E, logo depois, Angola Janga, que é a finalização de todo esse processo. A ideia era que tudo compusesse o mesmo álbum, mas vi que estava ficando extenso demais e que seria interessante separar essas duas obras. Em contato com o público, creio que foi uma solução boa.
PM: No que está trabalhando atualmente?
MD: Estou trabalhando um tema um pouco mais contemporâneo, pesquisando, lendo, começando a rascunhar um roteiro, um processo demorado, lento. Essa nova obra vai ser provavelmente para daqui a alguns anos.
PM: Qual sua opinião sobre o ensino de cultura afro-brasileira nas escolas?
MD: Ensino de cultura, história e arte afro-brasileira na escola é relevante porque temos um processo longo que começa pela escravidão e que se estende pela exclusão sistemática das populações indígenas, negras e pobres das formas de decisão, da política, das grandes empresas, da economia, da cultura e da educação. O Brasil foi pensado a partir do século XIX em termos de educação, de formação das novas gerações, excluindo, sistematicamente, os conhecimentos sobre essas culturas. Nada mais legitimo, hoje, que estejamos num processo de tentar conhecer mais sobre essas culturas, inserir esse conhecimento dentro da experiência escolar.
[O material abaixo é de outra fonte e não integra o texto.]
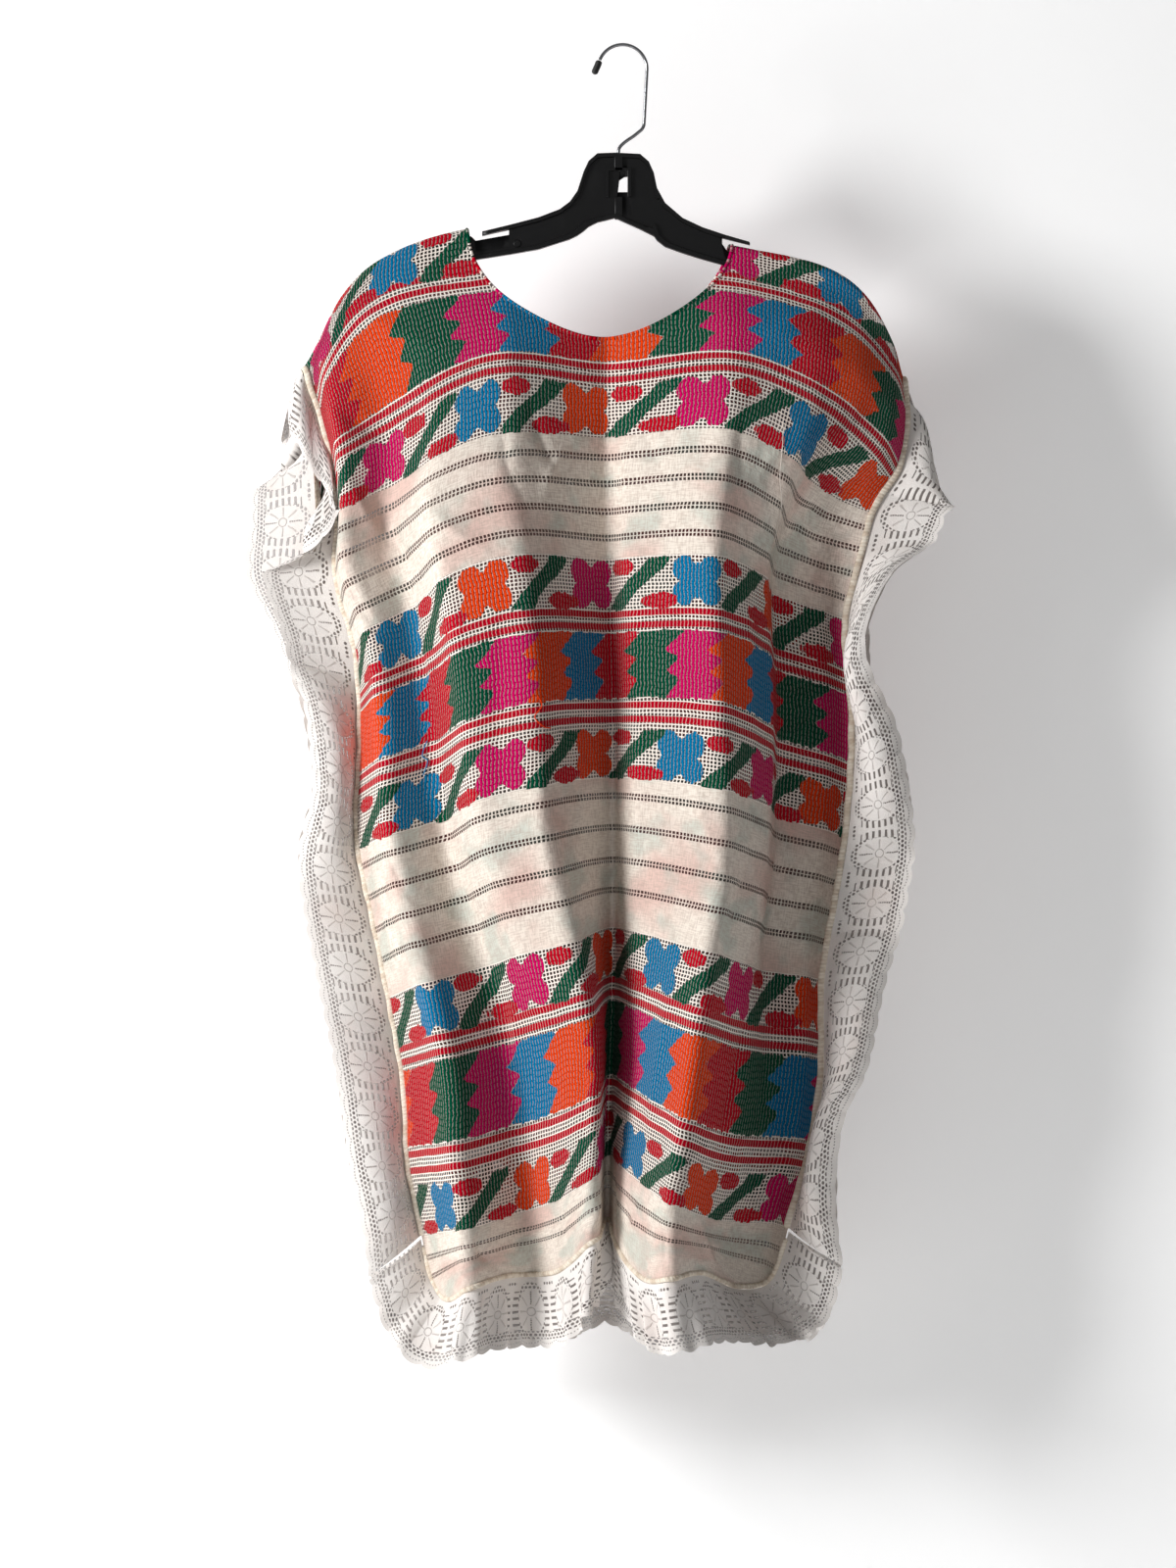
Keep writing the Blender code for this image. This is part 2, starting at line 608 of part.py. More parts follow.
def make_hook(metal, tip):
    """Wire hook: crown, straight shank and the bend that brings it over the block."""
    crown = arc((0.0, HOOK_WIRE / 2 - HOOK_RADIUS), HOOK_RADIUS, *CROWN_TURN, 20)
    bend = arc((SHANK_FOOT.along - BEND_RADIUS, SHANK_FOOT.height), BEND_RADIUS, *BEND_TURN, 5)
    wire = crown + bend + [tuple(corner) for corner in SWAN_NECK]
    tube("hook_wire", wire, HOOK_WIRE, metal)
    first, second = np.array(wire[0]), np.array(wire[1])
    away = (first - second) / np.linalg.norm(first - second)
    start = first + away * SEAM_GAP
    cap = [start + away * HOOK_TIP_LENGTH * share for share in (0, 0.5, 1.0)]
    tube("hook_tip", [tuple(place) for place in cap], HOOK_TIP_WIDTH, tip)


def main():
    clear_scene()
    brocade, lace, plastic, metal, tip = (make_material(m) for m in (BROCADE, LACE, PLASTIC, METAL, TIP))
    front = Cloth(FRONT_WEFT, FRONT_FOLDS, FRONT_FACES, FRONT_DEPTHS, front=True)
    back = Cloth(BACK_WEFT, BACK_FOLDS, BACK_FACES, BACK_DEPTHS, front=False)
    halves = (("front", front, FRONT_ROWS, FRONT_LEAN), ("back", back, BACK_ROWS, BACK_LEAN))
    for side, cloth, rows, lean in halves:
        make_panel(f"{side}_panel", cloth, rows, brocade)
        make_side_lace(f"lace_left_{side}", cloth, rows, LACE_LEFT, -1, lean, lace)
        make_side_lace(f"lace_right_{side}", cloth, rows, LACE_RIGHT, 1, lean, lace)
        make_hem_lace(f"lace_hem_{side}", cloth, LACE_HEM, lean, lace)
    make_hanger(plastic)
    make_hook(metal, tip)


main()
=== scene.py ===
# %% [markdown]
# # A huipil blouse on its hanger
# This notebook dresses a plain solid model of a hand-woven blouse.  The solids give every place
# and size.  Each cell below adds one real thing: the stage, the brocaded cloth, its hems and
# threads, the lace, and the hanger with its hook.  Lengths are in millimetres until a mesh is
# made, because a weaver and a tailor both count in them.

import math
from collections import namedtuple

import bmesh
import bpy
import numpy as np
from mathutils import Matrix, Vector


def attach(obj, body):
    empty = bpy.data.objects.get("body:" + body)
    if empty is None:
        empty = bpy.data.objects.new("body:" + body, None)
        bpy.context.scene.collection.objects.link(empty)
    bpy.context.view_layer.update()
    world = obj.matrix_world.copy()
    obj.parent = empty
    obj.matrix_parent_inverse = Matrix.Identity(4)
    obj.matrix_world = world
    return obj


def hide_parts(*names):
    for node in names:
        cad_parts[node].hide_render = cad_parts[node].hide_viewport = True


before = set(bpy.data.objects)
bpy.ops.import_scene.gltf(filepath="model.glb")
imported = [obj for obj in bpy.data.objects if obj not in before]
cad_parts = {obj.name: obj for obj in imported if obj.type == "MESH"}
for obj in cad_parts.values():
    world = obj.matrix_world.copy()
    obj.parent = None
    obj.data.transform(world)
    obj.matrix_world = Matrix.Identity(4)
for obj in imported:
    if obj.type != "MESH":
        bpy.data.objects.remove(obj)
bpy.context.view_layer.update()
MM = 0.001
print("solids:", ", ".join(sorted(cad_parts)))

# %% [markdown]
# ## The camera
# The blouse hangs at eye level and is seen square from the front.  A long lens keeps the hem and
# the hook at the same scale, so the camera stands well back.

# %% Camera
VIEW_CENTRE = Vector((-0.0275, 0.0, -0.588))
VIEW_HEIGHT = 1.245
CAMERA_DISTANCE = 5.0
FRONT_OF_CLOTH = 0.02

camera_data = bpy.data.cameras.new("camera")
camera_data.lens = camera_data.sensor_width * (CAMERA_DISTANCE - FRONT_OF_CLOTH) / VIEW_HEIGHT
camera = bpy.data.objects.new("camera", camera_data)
camera.location = VIEW_CENTRE + Vector((0, -CAMERA_DISTANCE, 0))
camera.rotation_euler = (math.pi / 2, 0, 0)
bpy.context.scene.collection.objects.link(camera)
bpy.context.scene.camera = camera
print(f"lens {camera_data.lens:.0f} mm")

# %% [markdown]
# ## Shader maths that reads like arithmetic
# A weave is easier to follow as a formula than as boxes and wires.  `Wire` wraps one output of a
# material's nodes and turns + - * / into Math nodes.  `Finish` holds the material, and its `node`
# method makes any other node from its type, its settings and its socket values.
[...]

Isso não é algo fácil, depende de muito debate, de oposição de ideias, mas também do interesse, do estudo, do aprofundamento na academia, para que a gente atinja também os professores, a formação deles e sua atuação em sala de aula. É extremamente importante, relevante, imprescindível que a gente consiga construir novas formas de lidar com esses conhecimentos não ocidentais. Não no sentido de sistematizá-los, mas entendendo que esse conhecimento é produzido no contato com outras culturas. As novas gerações merecem isso e creio que precisamos caminhar e avançar por aí.